“Cuando el abuso se disfraza de amor: la normalización de la violencia sexual infantil en México”

 En México, la violencia sexual infantil constituye una de las problemáticas más persistentes y alarmantes, no sólo por su frecuencia sino por el grado de normalización y encubrimiento social que la acompaña. Particularmente preocupante es la manera en que muchas formas de abuso sexual infantil se disfrazan bajo la figura de relaciones “consensuadas” entre personas adultas y niñas o adolescentes. Esta percepción errónea no solo encubre una conducta criminal, sino que revela una estructura cultural profundamente arraigada que minimiza, justifica o niega el daño infligido a las víctimas.

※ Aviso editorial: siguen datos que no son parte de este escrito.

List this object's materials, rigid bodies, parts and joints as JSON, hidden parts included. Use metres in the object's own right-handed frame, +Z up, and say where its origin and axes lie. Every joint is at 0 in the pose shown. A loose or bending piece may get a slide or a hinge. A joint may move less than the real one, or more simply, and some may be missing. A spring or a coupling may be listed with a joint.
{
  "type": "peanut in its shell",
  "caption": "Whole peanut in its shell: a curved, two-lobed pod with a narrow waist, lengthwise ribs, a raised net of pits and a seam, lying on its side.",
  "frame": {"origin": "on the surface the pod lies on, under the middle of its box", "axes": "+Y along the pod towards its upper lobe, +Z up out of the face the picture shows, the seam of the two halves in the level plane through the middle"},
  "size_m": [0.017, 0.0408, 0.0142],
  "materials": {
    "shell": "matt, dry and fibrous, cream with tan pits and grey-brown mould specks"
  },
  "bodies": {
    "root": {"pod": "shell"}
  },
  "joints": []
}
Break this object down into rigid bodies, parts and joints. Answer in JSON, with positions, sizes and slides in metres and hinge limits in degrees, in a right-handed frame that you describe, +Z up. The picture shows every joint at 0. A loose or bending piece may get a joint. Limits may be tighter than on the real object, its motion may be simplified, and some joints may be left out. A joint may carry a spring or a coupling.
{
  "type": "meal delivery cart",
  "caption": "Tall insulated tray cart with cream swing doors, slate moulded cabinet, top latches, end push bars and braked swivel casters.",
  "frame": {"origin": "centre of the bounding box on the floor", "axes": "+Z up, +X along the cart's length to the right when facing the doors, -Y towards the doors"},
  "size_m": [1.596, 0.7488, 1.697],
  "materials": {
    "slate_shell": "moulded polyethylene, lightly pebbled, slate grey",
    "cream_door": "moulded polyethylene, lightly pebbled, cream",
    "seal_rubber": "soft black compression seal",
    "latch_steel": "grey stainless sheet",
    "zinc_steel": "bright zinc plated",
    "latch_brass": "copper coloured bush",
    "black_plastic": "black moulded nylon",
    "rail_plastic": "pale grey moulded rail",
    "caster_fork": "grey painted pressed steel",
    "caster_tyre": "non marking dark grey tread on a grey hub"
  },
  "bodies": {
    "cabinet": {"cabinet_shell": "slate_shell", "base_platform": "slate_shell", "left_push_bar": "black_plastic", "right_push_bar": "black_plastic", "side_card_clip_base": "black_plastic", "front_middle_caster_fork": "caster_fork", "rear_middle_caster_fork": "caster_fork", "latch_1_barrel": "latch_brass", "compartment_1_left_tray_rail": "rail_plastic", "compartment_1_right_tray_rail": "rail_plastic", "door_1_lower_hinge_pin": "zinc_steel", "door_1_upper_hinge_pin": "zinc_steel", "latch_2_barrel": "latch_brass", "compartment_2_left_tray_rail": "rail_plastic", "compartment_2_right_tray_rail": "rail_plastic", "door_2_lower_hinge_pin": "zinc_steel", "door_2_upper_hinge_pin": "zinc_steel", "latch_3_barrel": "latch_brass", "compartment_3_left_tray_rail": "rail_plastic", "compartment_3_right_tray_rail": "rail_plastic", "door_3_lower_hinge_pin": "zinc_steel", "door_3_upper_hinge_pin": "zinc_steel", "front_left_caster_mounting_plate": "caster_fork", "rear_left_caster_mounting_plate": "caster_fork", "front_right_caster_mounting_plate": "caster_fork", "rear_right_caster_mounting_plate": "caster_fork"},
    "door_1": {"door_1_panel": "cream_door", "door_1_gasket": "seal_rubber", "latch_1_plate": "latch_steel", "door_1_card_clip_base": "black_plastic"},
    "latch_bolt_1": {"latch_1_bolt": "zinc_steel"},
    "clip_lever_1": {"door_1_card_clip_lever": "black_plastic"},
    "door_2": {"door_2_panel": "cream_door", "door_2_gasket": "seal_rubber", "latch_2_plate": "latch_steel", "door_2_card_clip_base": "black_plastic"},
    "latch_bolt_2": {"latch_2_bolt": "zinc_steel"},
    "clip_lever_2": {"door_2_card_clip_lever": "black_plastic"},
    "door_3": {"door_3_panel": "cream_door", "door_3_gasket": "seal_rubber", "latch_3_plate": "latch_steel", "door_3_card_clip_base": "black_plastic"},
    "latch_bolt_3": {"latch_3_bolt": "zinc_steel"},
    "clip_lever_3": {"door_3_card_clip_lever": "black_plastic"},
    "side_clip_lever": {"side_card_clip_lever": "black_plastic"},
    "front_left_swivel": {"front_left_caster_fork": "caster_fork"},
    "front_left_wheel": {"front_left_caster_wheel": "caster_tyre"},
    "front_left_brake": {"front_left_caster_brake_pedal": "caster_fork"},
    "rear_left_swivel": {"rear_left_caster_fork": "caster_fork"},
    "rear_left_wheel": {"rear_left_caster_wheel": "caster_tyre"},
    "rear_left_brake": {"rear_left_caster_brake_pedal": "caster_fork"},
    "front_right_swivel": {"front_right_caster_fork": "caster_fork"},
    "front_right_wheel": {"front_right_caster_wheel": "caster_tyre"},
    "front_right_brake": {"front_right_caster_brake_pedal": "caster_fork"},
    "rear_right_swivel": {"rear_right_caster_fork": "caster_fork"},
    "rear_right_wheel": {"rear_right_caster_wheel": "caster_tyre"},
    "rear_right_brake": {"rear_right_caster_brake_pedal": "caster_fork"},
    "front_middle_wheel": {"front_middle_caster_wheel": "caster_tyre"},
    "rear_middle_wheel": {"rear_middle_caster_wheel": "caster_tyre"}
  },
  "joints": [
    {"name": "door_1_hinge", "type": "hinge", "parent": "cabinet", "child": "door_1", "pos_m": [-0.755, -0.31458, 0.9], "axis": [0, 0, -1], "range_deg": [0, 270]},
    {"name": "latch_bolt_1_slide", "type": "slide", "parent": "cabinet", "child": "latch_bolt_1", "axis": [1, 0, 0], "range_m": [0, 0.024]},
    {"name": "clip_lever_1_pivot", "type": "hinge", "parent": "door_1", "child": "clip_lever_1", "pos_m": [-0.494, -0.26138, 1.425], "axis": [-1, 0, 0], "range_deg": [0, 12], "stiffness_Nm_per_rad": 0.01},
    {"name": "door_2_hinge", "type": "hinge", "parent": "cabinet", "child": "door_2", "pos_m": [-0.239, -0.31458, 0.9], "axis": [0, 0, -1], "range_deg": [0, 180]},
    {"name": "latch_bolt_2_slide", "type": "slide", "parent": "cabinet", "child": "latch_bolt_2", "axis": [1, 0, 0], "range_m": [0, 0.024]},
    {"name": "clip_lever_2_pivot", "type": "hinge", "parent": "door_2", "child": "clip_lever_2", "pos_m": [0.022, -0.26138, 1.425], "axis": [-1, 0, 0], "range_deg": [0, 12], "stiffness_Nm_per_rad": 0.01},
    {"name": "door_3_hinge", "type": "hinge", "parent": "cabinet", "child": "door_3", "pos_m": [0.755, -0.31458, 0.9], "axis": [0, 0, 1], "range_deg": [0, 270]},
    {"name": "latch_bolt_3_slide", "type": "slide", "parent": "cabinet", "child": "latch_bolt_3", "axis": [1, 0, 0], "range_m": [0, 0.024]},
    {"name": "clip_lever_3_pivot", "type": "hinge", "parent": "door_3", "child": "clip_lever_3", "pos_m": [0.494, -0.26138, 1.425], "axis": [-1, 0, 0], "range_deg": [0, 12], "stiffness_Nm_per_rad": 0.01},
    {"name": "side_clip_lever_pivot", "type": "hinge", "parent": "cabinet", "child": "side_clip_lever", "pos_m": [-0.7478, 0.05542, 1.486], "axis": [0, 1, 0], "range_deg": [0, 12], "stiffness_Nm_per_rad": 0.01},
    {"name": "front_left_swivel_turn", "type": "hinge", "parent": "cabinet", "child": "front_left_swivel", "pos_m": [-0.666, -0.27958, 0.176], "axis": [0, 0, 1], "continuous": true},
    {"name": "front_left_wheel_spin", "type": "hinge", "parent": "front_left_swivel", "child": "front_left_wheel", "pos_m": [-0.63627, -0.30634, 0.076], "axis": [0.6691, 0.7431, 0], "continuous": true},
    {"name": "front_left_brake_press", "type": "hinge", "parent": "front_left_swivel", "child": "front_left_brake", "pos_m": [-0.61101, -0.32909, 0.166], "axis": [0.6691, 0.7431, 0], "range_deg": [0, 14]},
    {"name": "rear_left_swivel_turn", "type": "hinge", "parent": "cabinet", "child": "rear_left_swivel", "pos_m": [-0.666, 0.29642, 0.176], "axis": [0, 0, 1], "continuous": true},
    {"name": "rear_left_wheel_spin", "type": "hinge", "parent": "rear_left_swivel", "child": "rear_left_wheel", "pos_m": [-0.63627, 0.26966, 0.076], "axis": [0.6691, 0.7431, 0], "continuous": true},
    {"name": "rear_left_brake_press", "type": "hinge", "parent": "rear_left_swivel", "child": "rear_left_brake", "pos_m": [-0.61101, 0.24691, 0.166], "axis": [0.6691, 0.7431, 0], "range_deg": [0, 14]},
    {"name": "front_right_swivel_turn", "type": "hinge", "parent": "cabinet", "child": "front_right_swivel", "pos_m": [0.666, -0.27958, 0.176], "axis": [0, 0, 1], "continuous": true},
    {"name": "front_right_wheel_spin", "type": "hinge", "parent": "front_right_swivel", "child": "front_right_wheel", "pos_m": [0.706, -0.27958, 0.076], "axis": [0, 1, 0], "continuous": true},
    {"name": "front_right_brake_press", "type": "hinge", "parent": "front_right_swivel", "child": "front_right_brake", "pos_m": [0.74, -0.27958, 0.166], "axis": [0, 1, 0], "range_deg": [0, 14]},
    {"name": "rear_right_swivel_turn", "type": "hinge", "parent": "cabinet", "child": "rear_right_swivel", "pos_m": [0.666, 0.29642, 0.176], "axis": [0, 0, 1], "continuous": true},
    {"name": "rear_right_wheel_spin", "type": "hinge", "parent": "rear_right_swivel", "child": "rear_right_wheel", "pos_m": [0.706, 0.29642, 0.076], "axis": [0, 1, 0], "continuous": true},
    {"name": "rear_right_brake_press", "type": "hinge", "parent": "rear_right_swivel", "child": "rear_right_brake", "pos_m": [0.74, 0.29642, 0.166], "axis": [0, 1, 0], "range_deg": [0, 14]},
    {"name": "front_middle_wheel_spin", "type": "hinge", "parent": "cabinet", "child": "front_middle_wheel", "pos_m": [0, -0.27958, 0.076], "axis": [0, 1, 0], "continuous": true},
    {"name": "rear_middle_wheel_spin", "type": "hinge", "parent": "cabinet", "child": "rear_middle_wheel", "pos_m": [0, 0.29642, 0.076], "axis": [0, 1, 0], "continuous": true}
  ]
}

En diversos contextos, especialmente aquellos atravesados por condiciones de marginación, pobreza o escasa educación, se observan relaciones entre hombres adultos y niñas o adolescentes que son aceptadas socialmente, e incluso toleradas por las propias familias o comunidades. Estas situaciones suelen justificarse con expresiones como “ella ya sabía lo que hacía”, “eran novios” o “los padres dieron permiso”, cuando en realidad se trata de actos que constituyen violencia sexual infantil. Bajo ningún fundamento ético, legal ni psicológico es posible validar como consensuada una relación donde existe una asimetría tan marcada de poder, madurez, autonomía y capacidad de decisión. El consentimiento, en estos casos, no aplica: una persona menor de edad no cuenta con las herramientas emocionales, cognitivas ni sociales para comprender y asumir las implicaciones de una relación sexual o afectiva con un adulto.


Desde el enfoque de la psicología forense con perspectiva de derechos humanos, estas situaciones deben abordarse como lo que son: dinámicas abusivas que generan un profundo daño psíquico y emocional. Las consecuencias para las víctimas incluyen trastornos de ansiedad, depresión, disociación, trauma complejo, dificultades en la construcción del yo y en el desarrollo psicoafectivo. En muchos casos, las víctimas no pueden identificar o verbalizar lo que vivieron como una agresión hasta varios años después, una vez que adquieren herramientas para reinterpretar lo ocurrido fuera del marco de idealización, culpa o silencio que suele rodear estos hechos.


A lo anterior se suma la frecuente revictimización por parte de las instituciones encargadas de procurar justicia, así como el silencio social que legitima, trivializa o minimiza estos actos. Es común que los agresores no enfrenten consecuencias legales, que las víctimas sean señaladas o desestimadas, y que el lenguaje público se exprese en términos ambiguos que refuerzan la impunidad. Hablar de “relaciones” o “parejas” cuando se trata de violencia sexual infantil, refuerza una narrativa cómplice que perpetúa el daño.


La normalización de este tipo de violencia se sostiene en factores estructurales como el machismo cultural, que erotiza y cosifica a las niñas y adolescentes; la impunidad sistemática que garantiza la repetición del delito; la pobreza que convierte a muchas menores en moneda de cambio o en medios de supervivencia; y la ausencia de educación sexual integral, que no empodera ni protege a las infancias y adolescencias frente a estas situaciones. Asimismo, el analfabetismo emocional de muchos entornos familiares impide reconocer los límites entre afecto, abuso, poder y violencia.


Desde la psicología forense es indispensable nombrar correctamente estas violencias, visibilizar sus impactos, desmitificar los discursos románticos o neutrales que las rodean y fortalecer una práctica profesional que incorpore la perspectiva de infancia, de género y de derechos humanos. Resulta urgente una transformación cultural y estructural que no tolere bajo ninguna forma la cosificación de las infancias, y que reconozca en estos hechos una grave violación a los derechos humanos.


Una relación entre una persona adulta y una menor de edad no es amor ni vínculo afectivo: es violencia sexual. Comprenderlo, denunciarlo, y actuar frente a ello es una responsabilidad ética, profesional y social.